Conclusion: Arrays should be used if we want to deal with indices and we need to quickly check or update values at particular indices.
Unordered/Hash Map
Unordered Maps or Hash Maps are simple data structures based on the concept of hashing. These can be imagined like a simple store of key-value pairs. Keys for hashmap could be anything — integers, strings or even complex classes/structures.
- Getting a value for a particular key: The main purpose of hash maps is to store certain values corresponding to some keys. The time complexity of getting the value for a key is O(1) in average. As hashing may lead to collisions, it might take O(n) in the worst case. Similarly updating the value for a particular key also takes similar time
- Adding/Deleting key value pairs: Adding new key/value pairs or removing some key/value pairs takes O(1) time on average and O(n) in worst cases.
Conclusion: Unordered Maps or HashMaps are helpful light weight data structures for maintaining frequencies or certain values corresponding to different keys.
Ordered/Tree Map
Ordered Maps or Tree Maps are similar to a Hashmap in functionality but different in internal implementations. Underlying idea behind this kind of map is a balanced Binary Search Tree.

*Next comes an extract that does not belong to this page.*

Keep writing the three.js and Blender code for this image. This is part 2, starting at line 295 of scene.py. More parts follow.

- Getting value for a particular key: Getting a particular key in a balanced BST involves searching for it in the tree. This requires traversing the tree height which takes O(logN) time
- Adding/Deleting new key: Adding new key or deleting certain key is also same as insertion or deletion operation on the balanced BST followed by the balancing operation. Both these operations would take O(logN) time making insertion/deletion in ordered map O(logN)

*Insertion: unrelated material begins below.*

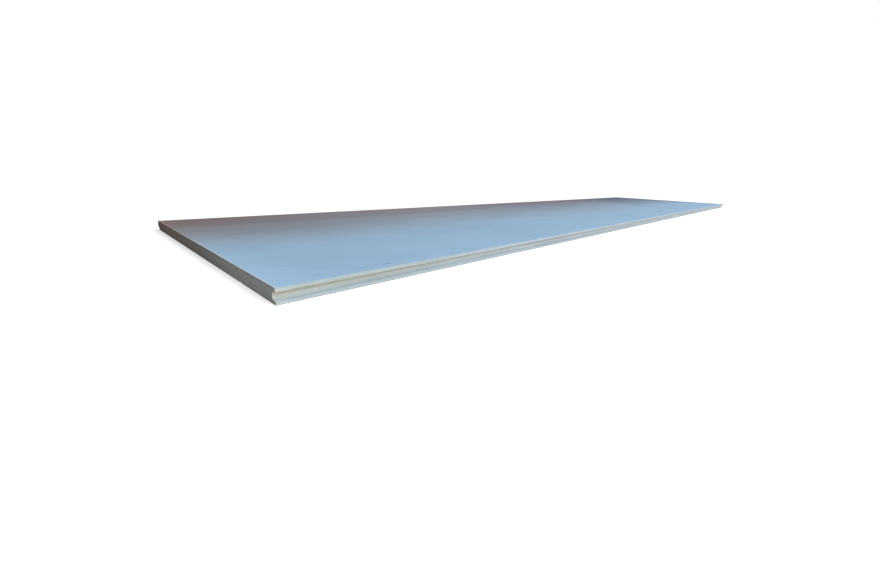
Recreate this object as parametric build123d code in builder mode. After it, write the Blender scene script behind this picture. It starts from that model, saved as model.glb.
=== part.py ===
from build123d import *
import os

# A fibre cement floor board lying flat. Its long edges are tongued and grooved, its ends sawn square.
# +X runs along the board, the groove opens towards -Y, the tongue points along +Y and +Z is up.
# The origin is on the underside, midway along the board and midway between the two edge faces.

# Driving sizes, in millimetres
board_length = 3000.0
cover_width = 600.0  # what one laid board covers, from edge face to edge face without the tongue
board_thickness = 20.0
top_lip = 4.8  # height of the edge face above the groove
groove_mouth = 11.2  # height of the groove where it opens at the edge face
groove_depth = 7.5
flank_slope = 15.0  # degrees that the flanks lean, so that the tongue centres itself in the groove
groove_corner_radius = 0.8  # what the cutter leaves at the back of the groove
arris = 0.5  # eased edge round the walking face and the underside

# Clearances between this groove and the tongue of the next board
flank_gap = 0.25  # above and below the tongue
tip_gap = 1.0

# Worked out from the sizes above
joint_height = board_thickness - top_lip - groove_mouth / 2
tongue_root = groove_mouth - 2 * flank_gap
tongue_length = groove_depth - tip_gap
tongue_corner_radius = groove_corner_radius + flank_gap


def tapered_outline(root_height, reach, corner_radius, mode):
    """The section of a tongue, or of the groove that takes one, from its root along the sketch's +X."""
    with BuildSketch(mode=Mode.PRIVATE) as outline:
        Trapezoid(root_height, reach, 90 - flank_slope, align=(Align.CENTER, Align.MIN), rotation=-90)
        fillet(outline.vertices().group_by(Axis.X)[-1], radius=corner_radius)
    add(outline.sketch, mode=mode)


# The board is one pressed sheet with milled edges, and nothing is fixed to it.
with BuildPart() as floor_board:
    with BuildSketch(Plane.YZ) as section:
        Rectangle(cover_width, board_thickness, align=(Align.CENTER, Align.MIN))
        with Locations((-cover_width / 2, joint_height)):
            tapered_outline(groove_mouth, groove_depth, groove_corner_radius, Mode.SUBTRACT)
        with Locations((cover_width / 2, joint_height)):
            tapered_outline(tongue_root, tongue_length, tongue_corner_radius, Mode.ADD)
    extrude(amount=board_length / 2, both=True)
    underside, *between, walking_face = floor_board.faces().sort_by(Axis.Z)
    chamfer(underside.edges() + walking_face.edges(), length=arris)

floor_board.part.label = "floor_board"

os.makedirs("parts", exist_ok=True)
export_step(floor_board.part, "parts/floor_board.step")
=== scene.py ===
import math
import random

import bmesh
import bpy
import numpy as np
from mathutils import Euler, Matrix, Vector


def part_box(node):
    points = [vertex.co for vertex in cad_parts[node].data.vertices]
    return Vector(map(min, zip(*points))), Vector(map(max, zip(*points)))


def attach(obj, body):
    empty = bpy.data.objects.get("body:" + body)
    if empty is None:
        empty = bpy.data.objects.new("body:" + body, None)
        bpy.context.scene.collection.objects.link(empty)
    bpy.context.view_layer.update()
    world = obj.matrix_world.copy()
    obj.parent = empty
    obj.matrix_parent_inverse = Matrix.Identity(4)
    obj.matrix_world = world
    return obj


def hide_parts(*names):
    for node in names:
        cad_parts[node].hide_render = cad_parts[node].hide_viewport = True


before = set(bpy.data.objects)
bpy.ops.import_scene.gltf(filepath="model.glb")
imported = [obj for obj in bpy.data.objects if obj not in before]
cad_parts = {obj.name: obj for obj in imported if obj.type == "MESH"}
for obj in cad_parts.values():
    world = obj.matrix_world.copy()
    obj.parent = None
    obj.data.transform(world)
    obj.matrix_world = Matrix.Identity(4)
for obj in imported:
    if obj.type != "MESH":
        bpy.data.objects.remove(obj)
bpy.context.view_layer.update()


# The two milled edges.
# The board is one sheet of fibre cement, pressed and cured in steam. A cutter then ran once along
# each long edge and left a groove in one and a tongue on the other, and all face edges eased.

mm = 0.001
board_low, board_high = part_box("floor_board")
half_length = board_high.x
edge_face = -board_low.y
thickness = board_high.z
tongue_length = board_high.y - edge_face

top_lip = 4.8 * mm
groove_mouth = 11.2 * mm
groove_depth = 7.5 * mm
flank_slope = math.radians(15)
flank_gap = 0.25 * mm  # above and below the tongue of the next board
joint_height = thickness - top_lip - groove_mouth / 2
eased_radius = 0.5 * mm
lip_radius = 0.25 * mm  # the cutter leaves the groove's lips almost sharp
groove_corner_radius = 0.8 * mm
tongue_corner_radius = groove_corner_radius + flank_gap
arc_steps = 3
between_arcs = (0.15, 0.38, 0.62, 0.85)  # where points divide the flat stretches


def eased_corner(before, corner, after, radius):
    """Points of the arc that rounds one corner of an outline."""
    before, corner, after = Vector(before), Vector(corner), Vector(after)
    back = (before - corner).normalized()
    on = (after - corner).normalized()
    half_angle = back.angle(on) / 2
    start = corner + back * radius / math.tan(half_angle)
    end = corner + on * radius / math.tan(half_angle)
    centre = corner + (back + on).normalized() * radius / math.sin(half_angle)
    arc = []
    for step in range(arc_steps + 1):
        ray = start.lerp(end, step / arc_steps) - centre
        arc.append(centre + ray.normalized() * radius)
    return arc


def milled_outline(side, root_height, reach, corner_radius):
    """A long edge's (y, z) points from the walking face down to the underside.

    Side is 1 for the tongue and -1 for the groove. Both outlines have as many points, so that
    the end faces run across from one to the other."""
    face = side * edge_face
    tip = face + reach
    rise = reach * math.tan(flank_slope)
    root_top = joint_height + root_height / 2
    root_foot = joint_height - root_height / 2
    corners = [
        ((0.0, thickness), 0.0),
        ((face, thickness), eased_radius),
        ((face, root_top), lip_radius),
        ((tip, root_top - rise), corner_radius),
        ((tip, root_foot + rise), corner_radius),
        ((face, root_foot), lip_radius),
        ((face, 0.0), eased_radius),
        ((0.0, 0.0), 0.0),
    ]
    outline = []
    for n in range(1, len(corners) - 1):
        arc = eased_corner(corners[n - 1][0], corners[n][0], corners[n + 1][0], corners[n][1])
        if outline:
            last = outline[-1]
            outline += [last.lerp(arc[0], part) for part in between_arcs]
        outline += arc
    return outline


groove_side = milled_outline(-1, groove_mouth, groove_depth, groove_corner_radius)
tongue_side = milled_outline(1, groove_mouth - 2 * flank_gap, tongue_length, tongue_corner_radius)


# Nicks along the edges.
# Fibre cement is brittle, so lifting and carrying break small shells out of its edges. This board
# is nearly new: most are half a millimetre deep, and the largest are on the edges of its underside.

random.seed(21)
clear_corner = 9 * mm  # the nicks keep this far from the board's corners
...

- Searching elements just smaller than or larger than a value: Ordered maps have BSTs as their underlying data structure and thus easily give out inorder successors and predecessors of any element in O(logN) time. This is an additional operation feature in ordered maps that allows us to do queries of finding elements just smaller or greater than a particular element.

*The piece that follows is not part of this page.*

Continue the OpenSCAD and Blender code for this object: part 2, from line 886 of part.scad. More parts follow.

Conclusion: Ordered Maps are similar to HashMaps in most of the features. It provides certain additional optimal operations like upper and lower bounds making it a very useful data structure for cases which require the keys to be sorted.
Stacks/Queues/Deques
Stacks, queues and double ended queues are special linear data structures with rigid ideas of insertions and deletions.
- Insertion of element: Stack is based on Last In First Out Principle (LIFO). It can be visualised as a list where insertion means inserting at the end. Queues are opposite to stack and are based on FIFO (First in First Out). Insertion in Queue happens at the end too. Double Ended Queues are a hybrid version of stacks and queues where they allow insertion to happen both at the beginning and at the end. Operation of insertion in stacks/queues/dequeues is O(1) if done at the required positions. If we want to insert something at a random position, it will take O(n) time instead.
- Deletion of element: As stacks are LIFO, deletion here occurs at the same place as insertion, that is at the end. In Queues, it is opposite, deletions occur from the beginning instead of the end. Dequeues, again being more flexible, allow insertions/deletions from both ends.
Conclusion: Stacks/Queues/Deques are very specific data structures that help in problems where we want to deal with insertions and deletions of either the last entered element or the one that entered first or in some cases, both. Ideally, a deque can be used to implement stacks or queues but memory wise, stacks and queues are more efficient.
Heaps/Priority Queues
Heaps and Priority Queues are data structures specifically aimed at finding smallest or largest elements quickly. They are especially helpful in problems dealing with greedy algorithms.
- Insertion/Deletion: Heaps are balanced binary trees thus making the height of the tree logN, if it has N elements. Inserting a new element in the heap or deleting an element from the heap will take O(logN) time. This will be followed by a heapify function generally to keep the structure of heap intact. Heapify will also take O(logN) time. Priority Queues are a little less extensible because of the fact that they allow only deletions of the root of the heap (which is generally the maximum or the minimum element).
- Finding the max/min element: The root of the heap is maintained to be the min element in the min-heap or the max element if it is a max-heap. So, finding the min/max assuming the heap is correctly ordered is O(1).
Conclusions: Heaps are very beneficial in cases where we want to keep maintaining the maximum or minimum elements according to a particular criteria through certain insertion/deletion operations.